São Paulo - É quase invencível a tentação de tascar um "pobre do país que precisa de heróis", ao acompanhar o processo de beatificação do jovem tenista Gustavo Kuerten.
Mas vá lá, admitamos que os países precisem de fato de heróis e que eles, hoje, só estão disponíveis no território do esporte.
Ainda assim, é absolutamente notável a ânsia com que os brasileiros se atiram à caça de um novo Ayrton Senna, devidamente pautados pela Rede Globo de televisão.
Kuerten começou a ser beatificado ao chegar às semifinais do torneio de Roland Garros. Antigamente, reservava-se a cerimônia de iniciação no panteão dos heróis da pátria aos que ganhavam o título. Agora, basta que seja semifinalista.

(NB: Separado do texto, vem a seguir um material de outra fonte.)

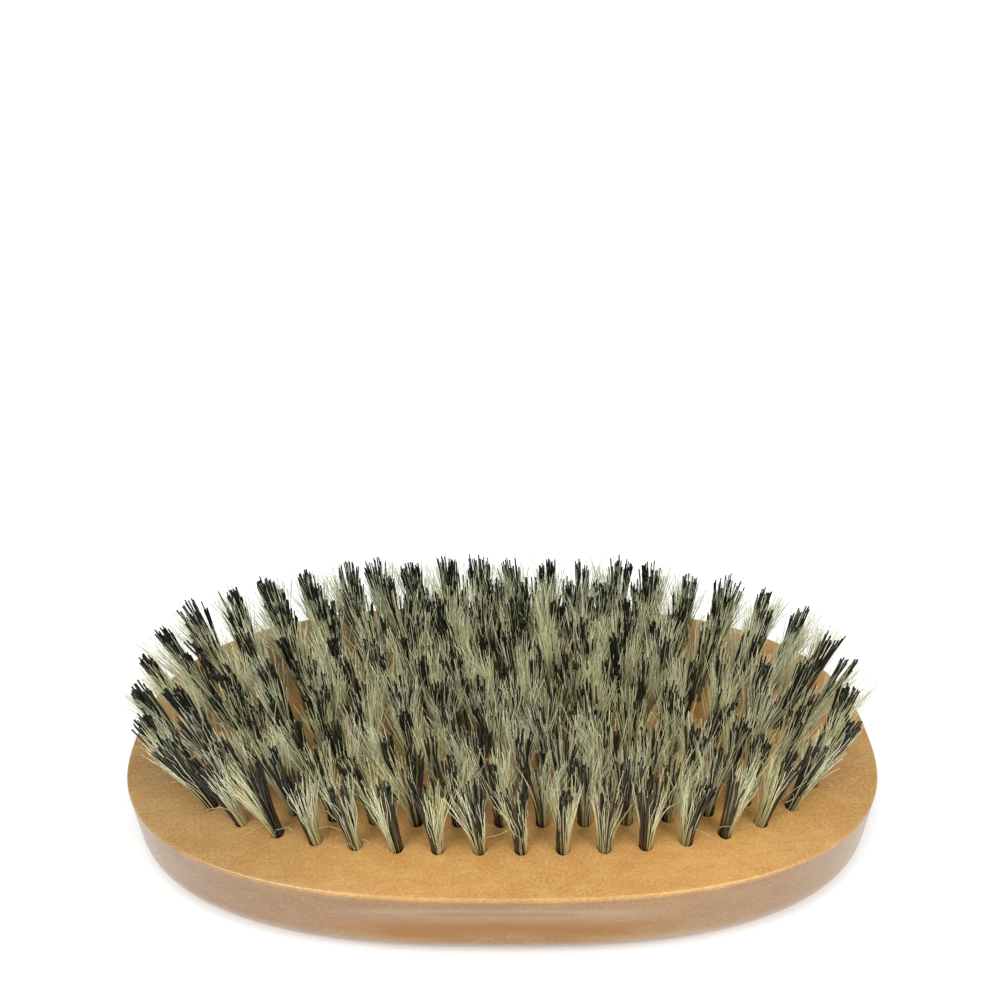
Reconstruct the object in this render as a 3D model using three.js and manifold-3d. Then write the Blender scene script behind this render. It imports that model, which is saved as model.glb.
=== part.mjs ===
// Oval palm brush for beards: a drilled wooden handle block, folded bristle tufts and their wire anchors.
// Millimetres, +Z up. The origin is the centre of the flat back, +X runs along the length and the
// bristles point up.

import * as THREE from "three";
import { mergeVertices } from "three/addons/utils/BufferGeometryUtils.js";
import Module from "manifold-3d";

const wasm = await Module();
wasm.setup();

// Handle block
const BLOCK_LENGTH = 125;
const BLOCK_WIDTH = 64.6;
const BLOCK_THICKNESS = 17;
const BLOCK_POWER = 2.56; // superellipse power of the outline
const OUTLINE_POINTS = 80;
const BACK_EDGE_HEIGHT = 7.5; // the rounded edge between the wall and the flat back
const BACK_EDGE_INSET = 6.5;
const BACK_EDGE_STEPS = 4;

// Finger groove, one along each long side, left by a round cutter that runs parallel to X
const GROOVE_CUTTER_RADIUS = 6.9;
const GROOVE_DEPTH = 1.0;
const GROOVE_BELOW_FACE = 6.8;
const GROOVE_CUTTER_SIDES = 24;

// Tuft field: rings of tufts round a straight middle row, counted on each long side and each end
const FIELD_OFFSET_Y = 0.8; // from the middle of the block to the middle of the field
const RING_HALF_LENGTH = 52.9; // to the centres of the outer ring of tufts
const RING_HALF_WIDTH = 24.6;
const RING_POWER = 2.8; // superellipse power of the outer ring, and how much squarer each inner one is
const RING_POWER_STEP = 0.4;
const SIDE_PITCH = 4.92; // from ring to ring along the long sides
const END_PITCH = 5.5; // from ring to ring at the ends
const RINGS = [
  { side: 16, end: 5 },
  { side: 13, end: 5 },
  { side: 12, end: 3 },
  { side: 11, end: 1 },
  { side: 10, end: 1 },
];
const MIDDLE_PITCH = 6; // along the middle row
const MIDDLE_COUNT = 9;
const RING_SAMPLES = 720;

// Tufts, set in holes that fan outwards
const TUFT_LENGTH = 16; // above the face
const TUFT_ROOT_RADIUS = 1.0;
const TUFT_TIP_HALF_DEPTH = 2.2;
const TUFT_SIDES = 6;
const HEXAGON_FLAT = Math.cos(Math.PI / TUFT_SIDES); // half width between flats, for a corner radius of 1
const FAN_X = 0.09; // how far a tip at the end of the field lies outside its root, as a share of the root's x
const FAN_Y = 0.05; // the same in y, for every tuft
const LEAN_X = -0.9; // and how far every tip leans along the block
const TIP_CLEARANCE = 0.4; // from a separate tuft's tip to halfway to its neighbour
const TIP_JOIN = 0.15; // how far a joined tuft's tip passes the halfway point
const HOLE_RADIUS = 1.3;
const HOLE_DEPTH = 11;
const HOLE_OVERRUN = 1; // the drill starts this far above the face
const FOLD_GAP = 0.3; // between the fold of a tuft and the bottom of its hole

// Anchors: flat wire across the fold of a tuft
const ANCHOR_LENGTH = 3.0;
const ANCHOR_THICKNESS = 0.35;
const ANCHOR_HEIGHT = 1.3;
const ANCHOR_ABOVE_HOLE_BOTTOM = 1.1;
const ANCHOR_GAP = 0.1;

const FACE_Z = BLOCK_THICKNESS;

// Materials

function woodMaterial() {
  return new THREE.MeshStandardMaterial({ color: 0xd2a068, roughness: 0.38, metalness: 0 });
}

function bristleMaterial() {
  return new THREE.MeshStandardMaterial({ color: 0x8c8468, roughness: 0.7, metalness: 0 });
}

function anchorMaterial() {
  return new THREE.MeshStandardMaterial({ color: 0xb9bbbd, roughness: 0.35, metalness: 1 });
}

// Solids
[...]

Já é um sinal de que o país mediocrizou o seu nível de expectativas. Antes, o brasileiro parecia achar que não bastava participar, era preciso ser campeão, vice ao menos, em esportes nos quais o país tinha pouca tradição.
Agora, antes mesmo de ser semifinalista, Kuerten teve direito a tratamento de campeão, com a reportagem acompanhando a partida ao lado da mãe. Classificado para a final, então, até lágrima de técnico passou a valer.

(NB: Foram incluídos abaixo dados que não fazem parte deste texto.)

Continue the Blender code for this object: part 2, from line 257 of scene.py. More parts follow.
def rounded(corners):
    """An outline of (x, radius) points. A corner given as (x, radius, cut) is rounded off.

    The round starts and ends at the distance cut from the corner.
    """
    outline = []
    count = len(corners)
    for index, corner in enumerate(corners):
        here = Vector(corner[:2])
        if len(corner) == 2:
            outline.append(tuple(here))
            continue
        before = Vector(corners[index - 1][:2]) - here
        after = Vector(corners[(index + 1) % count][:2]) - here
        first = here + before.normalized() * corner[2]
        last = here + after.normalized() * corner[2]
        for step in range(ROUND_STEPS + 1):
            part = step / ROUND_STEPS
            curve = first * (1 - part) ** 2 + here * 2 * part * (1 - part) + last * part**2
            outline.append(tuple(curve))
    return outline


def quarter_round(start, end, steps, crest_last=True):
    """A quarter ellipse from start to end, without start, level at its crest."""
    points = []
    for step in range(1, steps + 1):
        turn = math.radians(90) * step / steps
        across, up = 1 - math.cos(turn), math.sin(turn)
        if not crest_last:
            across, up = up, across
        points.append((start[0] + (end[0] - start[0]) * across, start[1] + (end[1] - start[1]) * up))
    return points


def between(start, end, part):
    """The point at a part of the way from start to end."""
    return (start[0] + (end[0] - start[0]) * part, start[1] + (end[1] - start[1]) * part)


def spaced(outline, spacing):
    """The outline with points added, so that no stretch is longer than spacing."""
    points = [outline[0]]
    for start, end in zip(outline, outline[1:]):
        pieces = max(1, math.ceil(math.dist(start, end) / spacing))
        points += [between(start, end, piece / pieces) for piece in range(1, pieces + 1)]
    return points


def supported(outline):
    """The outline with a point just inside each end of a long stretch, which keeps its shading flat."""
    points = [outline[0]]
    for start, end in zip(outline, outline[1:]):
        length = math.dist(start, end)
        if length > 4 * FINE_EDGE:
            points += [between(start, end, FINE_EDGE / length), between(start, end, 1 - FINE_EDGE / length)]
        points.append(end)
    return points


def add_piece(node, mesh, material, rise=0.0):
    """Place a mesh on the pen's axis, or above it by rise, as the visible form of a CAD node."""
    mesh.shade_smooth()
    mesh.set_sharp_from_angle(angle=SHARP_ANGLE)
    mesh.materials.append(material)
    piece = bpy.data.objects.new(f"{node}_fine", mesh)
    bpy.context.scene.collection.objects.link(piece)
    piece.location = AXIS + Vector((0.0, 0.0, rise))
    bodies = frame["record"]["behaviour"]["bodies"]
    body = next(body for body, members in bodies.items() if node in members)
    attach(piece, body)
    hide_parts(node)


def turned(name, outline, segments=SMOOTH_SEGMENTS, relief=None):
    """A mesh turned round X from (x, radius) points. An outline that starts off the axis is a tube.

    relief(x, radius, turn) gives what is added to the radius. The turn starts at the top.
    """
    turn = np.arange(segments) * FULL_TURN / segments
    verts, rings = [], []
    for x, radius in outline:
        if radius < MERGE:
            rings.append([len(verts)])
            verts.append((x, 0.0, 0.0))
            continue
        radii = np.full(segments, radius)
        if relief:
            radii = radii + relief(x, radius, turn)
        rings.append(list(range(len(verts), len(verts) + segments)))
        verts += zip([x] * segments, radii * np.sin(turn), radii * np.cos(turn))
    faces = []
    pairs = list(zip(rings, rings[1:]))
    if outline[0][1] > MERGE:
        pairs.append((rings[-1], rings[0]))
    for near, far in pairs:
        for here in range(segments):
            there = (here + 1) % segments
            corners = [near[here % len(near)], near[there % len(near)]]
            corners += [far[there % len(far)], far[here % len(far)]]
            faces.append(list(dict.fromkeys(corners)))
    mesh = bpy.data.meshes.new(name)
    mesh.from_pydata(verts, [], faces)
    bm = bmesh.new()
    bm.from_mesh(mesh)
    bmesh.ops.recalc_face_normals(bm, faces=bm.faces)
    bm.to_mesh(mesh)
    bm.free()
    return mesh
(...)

Não vai nisso qualquer crítica ao valor do rapaz, da mãe e do técnico, que não têm culpa alguma no processo de beatificação. Cada uma fez a sua parte, muito bem, parabéns.
O problema é a urgência com que se busca inventar um novo herói. O piloto Rubens Barrichello já foi vítima do mesmo processo, com um resultado pouco agradável para ele: hoje, é folclorizado no "Casseta e Planeta".
Não sei se Ronaldinho não caiu em idêntica máquina de moer carne humana. Já faz um bocado de tempo que ele não exibe nem remotamente o brilho de seus primeiros momentos no Barcelona.
Será que o país anda tão mal das pernas que precisa colher seus heróis no pé, ainda verdes?